Longer term, he says the group might invest in these companies, but there are no guarantees. ‘We’ll help them develop for one to three years and improve their business,’ he says. ‘If after a certain amount of time, they check all the boxes of honourability, and they’ve delivered on their P&Ls, then we would enter into a negotiation to either buy shares or go into an acquisition. They would then go into our second league [of businesses], behind THMG’s premier league [businesses].’

Wesling isn’t shy about her ambitions. ‘We have never sought investment up until this time,’ she says. ‘But this is the time for investment and it’s actively what we are working on.’

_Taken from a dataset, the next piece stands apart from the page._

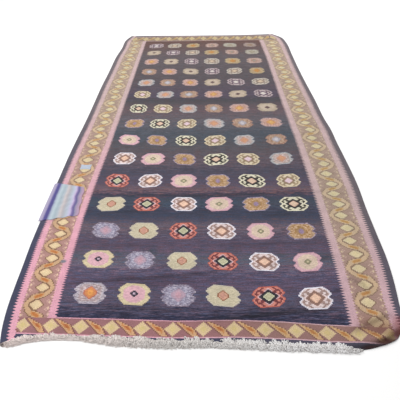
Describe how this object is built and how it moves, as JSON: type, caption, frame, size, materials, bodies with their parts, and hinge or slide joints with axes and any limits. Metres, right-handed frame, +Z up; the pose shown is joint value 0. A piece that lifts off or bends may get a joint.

With the first entrants into the incubator programme confirmed, attention turns to February and the much-anticipated launch of the company’s watch division. The art vertical is active, too, Bennahmias says, and news of the first Viiala bike is imminent as well, he adds, showing me an on-screen visual that looks like Iron Man’s weekend ride.

But Bennahmias gets most excited when back on the subject of his ambitions for the group and how his business philosophy might shape the sector – the world, if he has his way – again. ‘I’ve had over 250 resumés from young people who want to join the company,’ he says. ‘We are launching a movement that resonates in young people’s minds more than ever. This is what I want.’